• [AIM]: Using the listing below, copy every line that mentions "model".
##### RECORDED INFORMATION #####
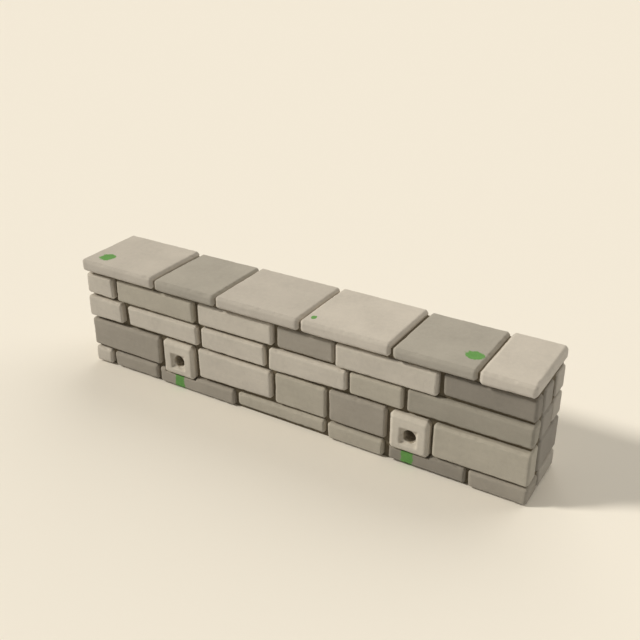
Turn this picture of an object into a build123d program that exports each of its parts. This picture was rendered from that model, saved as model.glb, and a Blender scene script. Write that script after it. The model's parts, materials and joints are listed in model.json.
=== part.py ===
from build123d import *
from dataclasses import dataclass
import os

# Coursed stone retaining wall, from ground level up, in millimetres.
# X runs along the wall, -Y is the face that is seen, +Y the side that holds the earth, +Z is up.
# The origin is on the ground, under the middle of the wall's overall box.

# Overall sizes
wall_length = 3010.0
wall_thickness = 445.0

# How far the mortar lies back from the stones on each side
front_joint_recess = 30.0
back_joint_recess = 14.0
end_joint_recess = 14.0

# Beds, from the ground up: each course is a height of stone on a bed of mortar
first_bed = 6.0
bed_joint = 18.0
coping_bed = 22.0
course_heights = [106.0, 202.0, 140.0, 142.0]

# Width of the worn arrises, taken off each side of an edge
face_arris = 12.0
end_arris = 10.0
backing_arris = 8.0
weep_arris = 20.0
coping_arris = 16.0

# How deep the stones reach into the wall
face_stone_depth = 105.0
backing_depth = 140.0
end_stone_length = 190.0
cross_joint = 25.0

# Coping stones, laid across the whole wall
coping_thickness = 78.0
coping_front_overhang = 36.0
coping_back_overhang = 15.0
most_extra_overhang = 6.0
coping_joint_recess = 24.0

# Weep stones: through stones let into the course below, with a splayed mouth and a round bore
weep_stone_width = 240.0
weep_stone_proud = 15.0
weep_let_in = 34.0
weep_seat_joint = 4.0
weep_bore_radius = 40.0
weep_bore_drop = 15.0
weep_throat_margin = 3.0
weep_splay = 12.0
weep_mouth_depth = 18.0
weep_course = 2  # counted from the ground

# Places that follow from the sizes above
most_front_overhang = coping_front_overhang + most_extra_overhang
overall_depth = most_front_overhang + wall_thickness + coping_back_overhang
front_y = most_front_overhang - overall_depth / 2
back_y = front_y + wall_thickness
left_x = -wall_length / 2
right_x = wall_length / 2


@dataclass
class FaceStone:
    """A stone of a course. The courses are listed from left to right along the face."""

    length: float
    joint: float = 0.0  # upright joint on its right
    proud: float = 0.0  # how far it stands out of the wall's face
    bed_lift: float = 0.0  # how far its underside lies above its course
    bed_slope: float = 0.0  # how much further the right end of its underside is lifted
    top_drop: float = 0.0  # how far its top lies below its course
    is_weep: bool = False


@dataclass
class CopingStone:
    """A slab of the coping."""

    length: float
    joint: float = 0.0  # upright joint on its right
    extra_thickness: float = 0.0
    extra_overhang: float = 0.0


@dataclass
class EndBond:
    """How a course turns the corner at each end of the wall."""

    corner_depth: float  # how far the corner stone runs back from the face
    back_joint: float = None  # joint behind the end stone, or None where it runs on to the back


def weep_stone(joint):
    return FaceStone(weep_stone_width, joint, weep_stone_proud, is_weep=True)


face_courses = [
    [
        FaceStone(142, 24, proud=4),
        FaceStone(365, 23, proud=-2),
        FaceStone(586, 28),
        FaceStone(619, 21, proud=-6, bed_lift=18),
        FaceStone(362, 33, proud=2),
        FaceStone(460, 20, proud=-3, bed_lift=5),
        FaceStone(327, proud=3),
    ],
    [
        FaceStone(567, 36, top_drop=6),
        weep_stone(joint=35),
        FaceStone(539, 26, proud=3, bed_lift=2, bed_slope=12),
        FaceStone(349, 21, proud=-4),
        FaceStone(369, 26, proud=-2),
        weep_stone(joint=20),
        FaceStone(542, proud=8, bed_lift=-6),
    ],
    [
        FaceStone(281, 47, proud=14),
        FaceStone(554, 31, proud=4, top_drop=4),
        FaceStone(464, 31, proud=2),
        FaceStone(519, 16, proud=5, bed_slope=10),
        FaceStone(334, 26, proud=-3),
        FaceStone(707, bed_lift=6, top_drop=-4),
    ],
    [
        FaceStone(220, 33, proud=8),
        FaceStone(609, 31, proud=6, bed_lift=-6),
        FaceStone(544, 26, proud=2),
        FaceStone(379, 16, proud=-4),
        FaceStone(619, 28, proud=6, bed_lift=-4),
        FaceStone(505, proud=-2, bed_lift=10),
    ],
]

coping_stones = [
    CopingStone(580, 16, extra_thickness=4),
    CopingStone(452, 14, extra_thickness=-4),
    CopingStone(570, 14, extra_thickness=2),
    CopingStone(559, 15, extra_thickness=5),
    CopingStone(472, 15, extra_thickness=-5),
    CopingStone(303, extra_thickness=3, extra_overhang=most_extra_overhang),
]

end_bonds = [EndBond(160), EndBond(115), EndBond(100, back_joint=15), EndBond(90, back_joint=50)]

# Backing stones to a course, and how far their joints are shifted to break the bond
backing_counts = [6, 6, 5, 6]
backing_shifts = [0.0, 70.0, -90.0, 60.0]


def course_levels():
    """Lowest and highest level of the stones of each course."""
    levels = []
    bottom = first_bed
    for height in course_heights:
        levels.append((bottom, bottom + height))
        bottom += height + bed_joint
    return levels


levels = course_levels()
coping_bottom = levels[-1][1] + coping_bed


def laid_places(stones):
    """Left and right end of each stone of a row as long as the wall.

    Weep stones keep their width, and the others share what is left in proportion to their length.
    """
    kept = sum(stone.joint for stone in stones)
    kept += sum(stone.length for stone in stones if is_fixed(stone))
    plain = sum(stone.length for stone in stones if not is_fixed(stone))
    share = (wall_length - kept) / plain
    places = []
    left = left_x
    for stone in stones:
        length = stone.length if is_fixed(stone) else stone.length * share
        places.append((left, left + length))
        left += length + stone.joint
    return places


def is_fixed(stone):
    return isinstance(stone, FaceStone) and stone.is_weep


def block_between(low, high):
    """A square block between two opposite corners."""
    size = [b - a for a, b in zip(low, high)]
    middle = [(a + b) / 2 for a, b in zip(low, high)]
    return Pos(*middle) * Box(*size)


def cut_by(block, others):
    """The block without the room that the others take up."""
    room = block.bounding_box()
    for other in others:
        if room.overlaps(other.bounding_box()):
            block = block - other
    return block


def arrises(block, buried=None):
    """The edges of a block, without those round the side that is built in."""
    if buried is None:
        return block.edges()
    tail = block.faces().sort_by(Axis((0, 0, 0), buried))[-1].edges()
    return [edge for edge in block.edges() if edge not in tail]


def face_stone(stone, left, right, level, depth, is_corner):
    """A plain stone of the face. A corner stone is squared all round, and others have a rough tail."""
    bottom = level[0] + stone.bed_lift
    top = level[1] - stone.top_drop
    outline = Polygon(
        (left, bottom), (right, bottom + stone.bed_slope), (right, top), (left, top), align=None
    )
    block = extrude(Plane.XZ.offset(stone.proud - front_y) * outline, amount=-(depth + stone.proud))
    return chamfer(arrises(block, None if is_corner else (0, 1, 0)), face_arris)


def weep_block(left, right, level):
    """The outer form of a weep stone, from the face to the back of the wall."""
    low = (left, front_y - weep_stone_proud, level[0] - weep_let_in)
    high = (right, back_y, level[1])
    block = block_between(low, high)
    return chamfer(arrises(block, (0, 1, 0)), weep_arris)


def weep_seat(block):
    """The room that a weep stone takes out of the stones below it, with its thin bed."""
    room = block.bounding_box()
    joint = Vector(weep_seat_joint, weep_seat_joint, weep_seat_joint)
    return block_between(room.min - joint, room.max + joint)


def weep_waterway(left, right, level):
    """The hollow of a weep stone: a splayed square mouth, and a bore from its throat to the back."""
    face_y = front_y - weep_stone_proud
    middle = Pos((left + right) / 2, (level[0] - weep_let_in + level[1]) / 2 - weep_bore_drop)
    throat_width = 2 * (weep_bore_radius + weep_throat_margin)
    mouth_width = throat_width + 2 * weep_splay
    face = Plane.XZ.offset(-face_y) * middle
    throat = Plane.XZ.offset(-face_y - weep_mouth_depth) * middle
    outer = face * Rectangle(mouth_width, mouth_width)
    inner = throat * Rectangle(throat_width, throat_width)
    mouth = loft([outer, inner])
    bore = extrude(throat * Circle(weep_bore_radius), amount=face_y + weep_mouth_depth - back_y)
    return mouth + bore


def face_stones():
    """Every stone of the face by name, and the outer form of each weep stone."""
    stones = {}
    weep_blocks = []
    for course, (row, level, bond) in enumerate(zip(face_courses, levels, end_bonds), start=1):
        weep_names = iter(["weep_stone_left", "weep_stone_right"])
        number = 0
        for stone, (left, right) in zip(row, laid_places(row)):
            if stone.is_weep:
                block = weep_block(left, right, level)
                weep_blocks.append(block)
                stones[next(weep_names)] = block - weep_waterway(left, right, level)
                continue
            number += 1
            is_corner = stone is row[0] or stone is row[-1]
            depth = bond.corner_depth if is_corner else face_stone_depth
            solid = face_stone(stone, left, right, level, depth, is_corner)
            stones[f"course_{course}_stone_{number}"] = solid
    return stones, weep_blocks


def coping():
    """The coping stones by name. They cover the wall from front to back."""
    stones = {}
    places = laid_places(coping_stones)
    for number, (stone, (left, right)) in enumerate(zip(coping_stones, places), start=1):
        near_y = front_y - coping_front_overhang - stone.extra_overhang
        top = coping_bottom + coping_thickness + stone.extra_thickness
        slab = block_between((left, near_y, coping_bottom), (right, back_y + coping_back_overhang, top))
        stones[f"coping_stone_{number}"] = chamfer(slab.edges(), coping_arris)
    return stones


def coping_mortar(stones):
    """The mortar between the coping stones, kept back from their top and from both long sides."""
    near_y = front_y - coping_front_overhang + coping_joint_recess
    far_y = back_y + coping_back_overhang - coping_joint_recess
    top = coping_bottom + coping_thickness - coping_joint_recess
    places = laid_places(coping_stones)
    fillings = []
    for (_, joint_left), (joint_right, _) in zip(places, places[1:]):
        low = (joint_left - coping_arris, near_y, coping_bottom)
        high = (joint_right + coping_arris, far_y, top)
        fillings.append(cut_by(block_between(low, high), stones))
    return fillings


def end_stones(outer_x, inward):
    """The stones of one end of the wall, behind the corner stones.

    outer_x is the end's face, and inward is 1 or -1, the way from it into the wall.
    """
    inner_x = outer_x + inward * end_stone_length
    stones = []
    for level, bond in zip(levels, end_bonds):
        near_y = front_y + bond.corner_depth + cross_joint
        reaches_back = bond.back_joint is None
        far_y = back_y if reaches_back else back_y - backing_depth - bond.back_joint
        low = (min(outer_x, inner_x), near_y, level[0])
        high = (max(outer_x, inner_x), far_y, level[1])
        block = block_between(low, high)
        stones.append(chamfer(arrises(block, (inward, 0, 0)), end_arris))
    return stones


def backing_runs(course, weep_places):
    """The stretches of a course on the earth side that backing stones fill."""
    start, end = left_x, right_x
    if end_bonds[course - 1].back_joint is None:
        start += end_stone_length + cross_joint
        end -= end_stone_length + cross_joint
    runs = []
    if course == weep_course:
        for left, right in weep_places:
            runs.append((start, left - cross_joint))
            start = right + cross_joint
    runs.append((start, end))
    return runs


def backing_stones(course, weep_places):
    """The stones of one course on the earth side."""
    runs = backing_runs(course, weep_places)
    covered = sum(right - left for left, right in runs)
    bottom, top = levels[course - 1]
    shift = backing_shifts[course - 1]
    stones = []
    for left, right in runs:
        count = max(1, round(backing_counts[course - 1] * (right - left) / covered))
        step = (right - left + cross_joint) / count
        inner_ends = [left + number * step + shift for number in range(1, count)]
        starts = [left] + inner_ends
        ends = [place - cross_joint for place in inner_ends] + [right]
        for stone_left, stone_right in zip(starts, ends):
            block = block_between((stone_left, back_y - backing_depth, bottom), (stone_right, back_y, top))
            stones.append(chamfer(arrises(block, (0, -1, 0)), backing_arris))
    return stones


def mortar_beds(stones):
    """The mortar and hearting of each course and the bed below it, cut to seat the stones."""
    beds = []
    bottom = 0.0
    for course, level in enumerate(levels):
        is_last = course == len(levels) - 1
        top = coping_bottom if is_last else level[1]
        low = (left_x + end_joint_recess, front_y + front_joint_recess, bottom)
        high = (right_x - end_joint_recess, back_y - back_joint_recess, top)
        beds.append(cut_by(block_between(low, high), stones))
        bottom = top
    return beds


def build_wall():
    """Every piece of the wall by name."""
    pieces, weep_blocks = face_stones()
    weep_places = [(block.bounding_box().min.X, block.bounding_box().max.X) for block in weep_blocks]
    for course in range(1, len(levels) + 1):
        pieces[f"course_{course}_backing"] = Compound(children=backing_stones(course, weep_places))
    pieces["left_end_stones"] = Compound(children=end_stones(left_x, 1))
    pieces["right_end_stones"] = Compound(children=end_stones(right_x, -1))

    seats = [weep_seat(block) for block in weep_blocks]
    for name in [name for name in pieces if name.startswith(f"course_{weep_course - 1}_")]:
        pieces[name] = cut_by(pieces[name], seats)

    stones = [solid for name, piece in pieces.items() if "weep" not in name for solid in piece.solids()]
    for course, bed in enumerate(mortar_beds(stones + weep_blocks), start=1):
        parts = bed.solids().sort_by(Axis.X)
        sides = ("left", "middle", "right") if len(parts) > 1 else ("",)
        for part, side in zip(parts, sides):
            pieces[f"course_{course}_mortar_{side}".rstrip("_")] = part
    slabs = coping()
    pieces.update(slabs)
    pieces["coping_mortar"] = Compound(children=coping_mortar(slabs.values()))
    return pieces


os.makedirs("parts", exist_ok=True)
for name, piece in build_wall().items():
    export_step(piece, f"parts/{name}.step")
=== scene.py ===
import bpy
import json
import numpy as np
from itertools import product
from math import pi, radians, sin
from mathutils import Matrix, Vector, noise


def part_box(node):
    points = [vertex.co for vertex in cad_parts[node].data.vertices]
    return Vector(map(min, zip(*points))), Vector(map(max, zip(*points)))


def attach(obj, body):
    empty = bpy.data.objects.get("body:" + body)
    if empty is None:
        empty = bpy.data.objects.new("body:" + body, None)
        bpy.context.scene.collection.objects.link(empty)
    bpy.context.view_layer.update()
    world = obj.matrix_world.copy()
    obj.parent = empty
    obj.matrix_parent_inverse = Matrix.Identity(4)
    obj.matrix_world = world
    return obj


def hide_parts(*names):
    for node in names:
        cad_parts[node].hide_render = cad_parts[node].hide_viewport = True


# Coursed stone retaining wall: worn stones, rough mortar, a plain floor and soft light.
# Lengths are in metres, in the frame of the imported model, and x runs along the wall as its face is seen.
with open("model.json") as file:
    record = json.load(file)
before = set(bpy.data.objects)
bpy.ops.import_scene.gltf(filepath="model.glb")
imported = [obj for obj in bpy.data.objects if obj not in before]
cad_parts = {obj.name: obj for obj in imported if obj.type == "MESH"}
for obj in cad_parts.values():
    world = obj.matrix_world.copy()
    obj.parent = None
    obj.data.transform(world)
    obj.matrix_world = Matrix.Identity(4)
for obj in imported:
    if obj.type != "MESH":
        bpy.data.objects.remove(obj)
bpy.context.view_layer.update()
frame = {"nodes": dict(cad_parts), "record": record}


def srgb(red, green, blue):
    """A colour written as it looks on screen, from 0 to 255, as the linear colour that shaders take."""
    values = [channel / 255 for channel in (red, green, blue)]
    linear = [v / 12.92 if v <= 0.04045 else ((v + 0.055) / 1.055) ** 2.4 for v in values]
    return (*linear, 1.0)


def shade(colour, factor):
    """The colour made lighter or darker."""
    return (*(min(1.0, channel * factor) for channel in colour[:3]), 1.0)


# The colour of the stones of each material slot
tones = {
    "stone_light": srgb(195, 184, 165),
    "stone_middle": srgb(175, 165, 145),
    "stone_dark": srgb(157, 147, 130),
    "weep_stone": srgb(199, 188, 168),
    "coping_pale": srgb(193, 182, 164),
    "coping_grey": srgb(167, 158, 141),
}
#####
• [THE RESULT]:
Turn this picture of an object into a build123d program that exports each of its parts. This picture was rendered from that model, saved as model.glb, and a Blender scene script. Write that script after it. The model's parts, materials and joints are listed in model.json.
# Lengths are in metres, in the frame of the imported model, and x runs along the wall as its face is seen.
with open("model.json") as file:
bpy.ops.import_scene.gltf(filepath="model.glb")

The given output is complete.